Among the many points of view expressed, few were pithier than this one from a commentator for Lentacom.ru,

Politkovskaya's murder spells unambiguous benefits for the West. The past month saw massive unofficial clampdown on Russia. Take the attempts to pull Ukraine into NATO. Take the alliance's "intensive dialogue" with Georgia. Take Saakashvili's behavior the President of Georgia, very humiliating for Russia, which has been certainly agreed with the West. Theoretically, Politkovskaya's murder diverts attention from Georgia and builds up western pressures on Russia, something today's Georgia can only benefit from. Yet, I believe that those who had ordered the crime are more global. There is no immediate evidence somebody in the West issued direct instructions. It is beyond doubt, though, that the West is a direct beneficiary.

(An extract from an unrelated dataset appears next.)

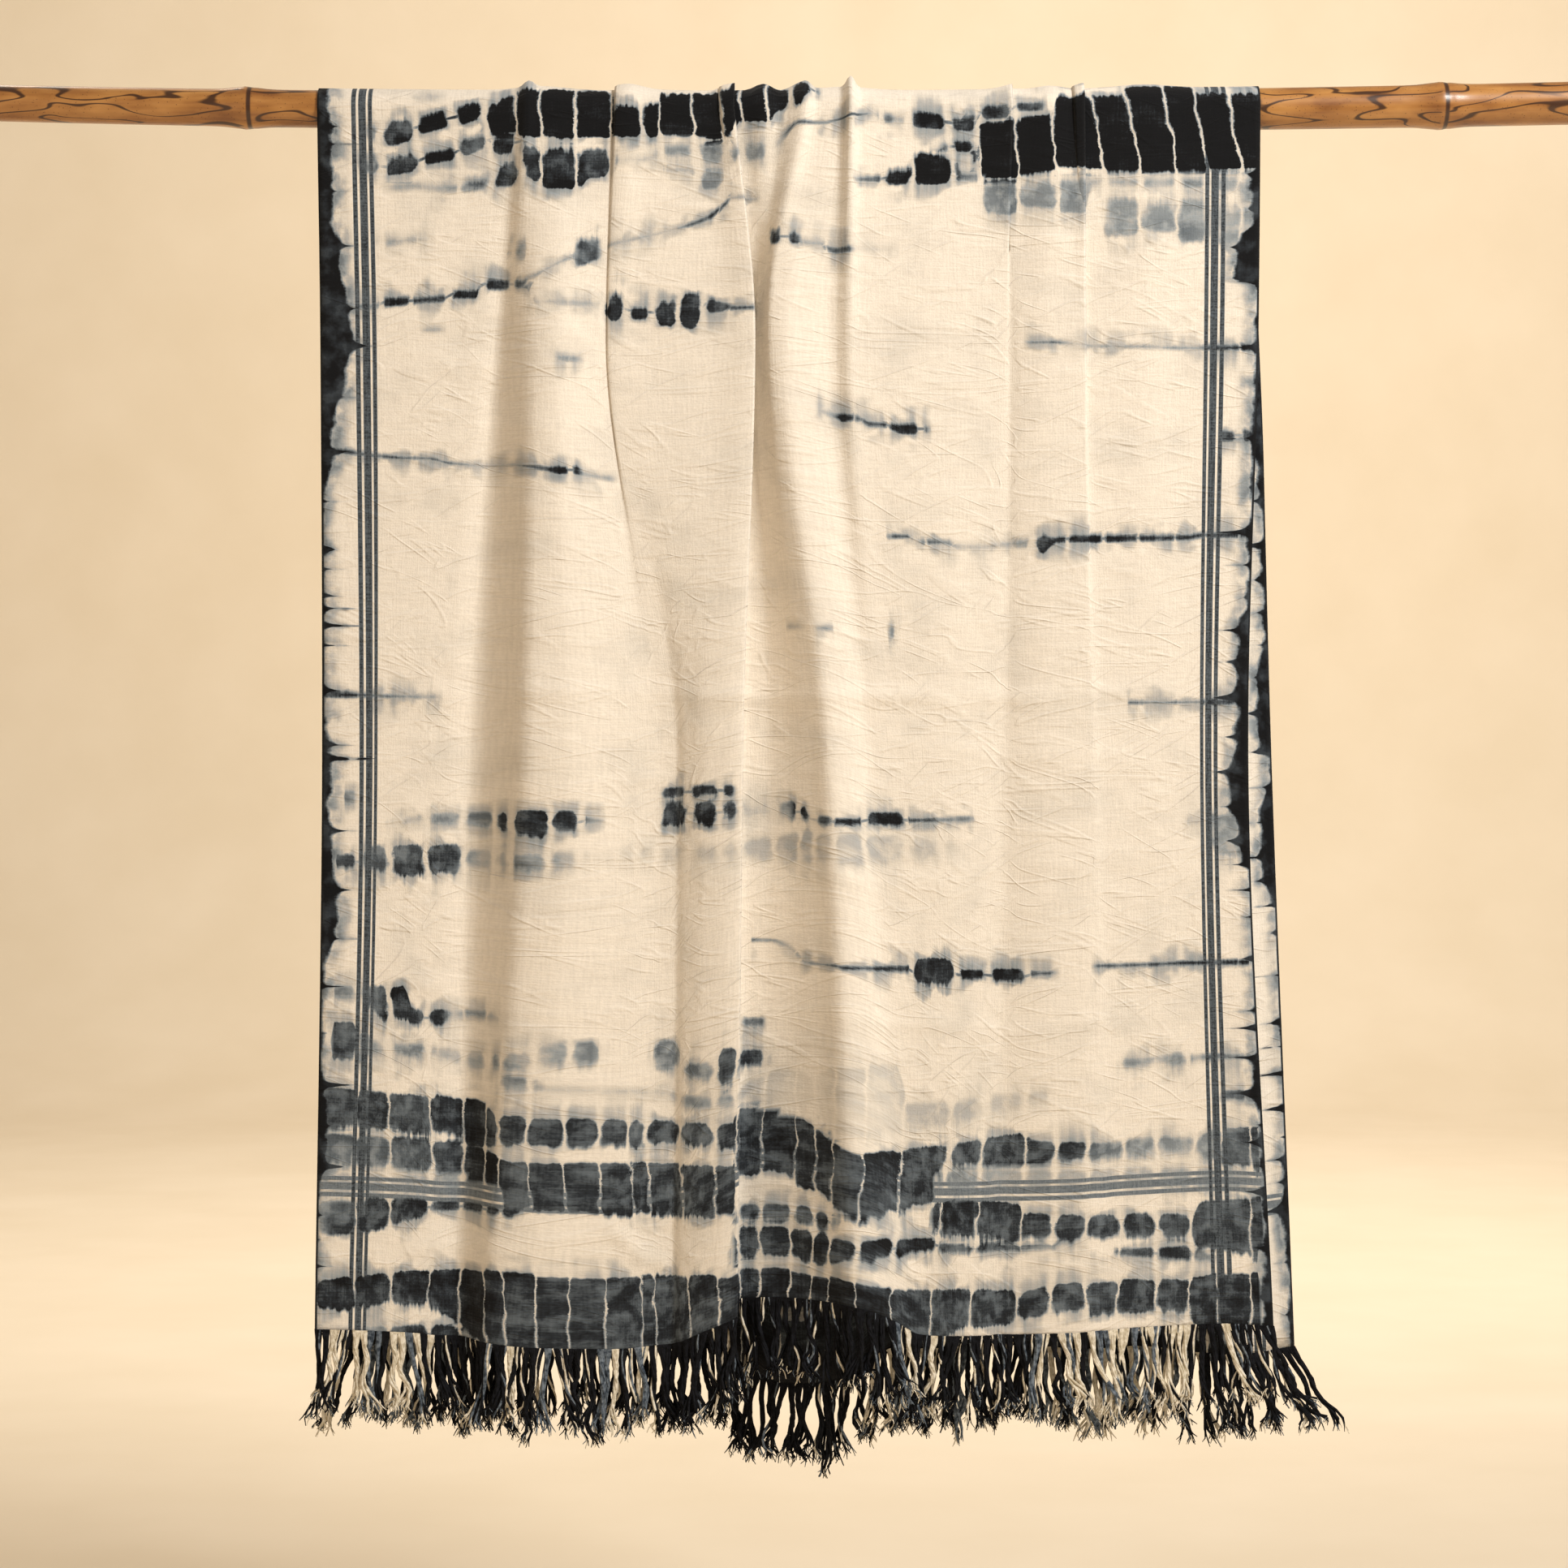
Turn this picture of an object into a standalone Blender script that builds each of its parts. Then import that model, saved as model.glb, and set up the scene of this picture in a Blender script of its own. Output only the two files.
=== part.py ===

One does not have to believe this conspiracy theory, or any of the others. But at least if one is Russian, the consumer of news has a large number of different points of view to consider, all of which are easily accessible to the ordinary Russian by buying the newspaper or looking at the Internet. In the West, by contrast, even the most assiduous conspiracy theorist will have great difficulty finding anything other than the party line that Mr. Putin did it. Now, what does that tell you about the state of political and media pluralism in the West?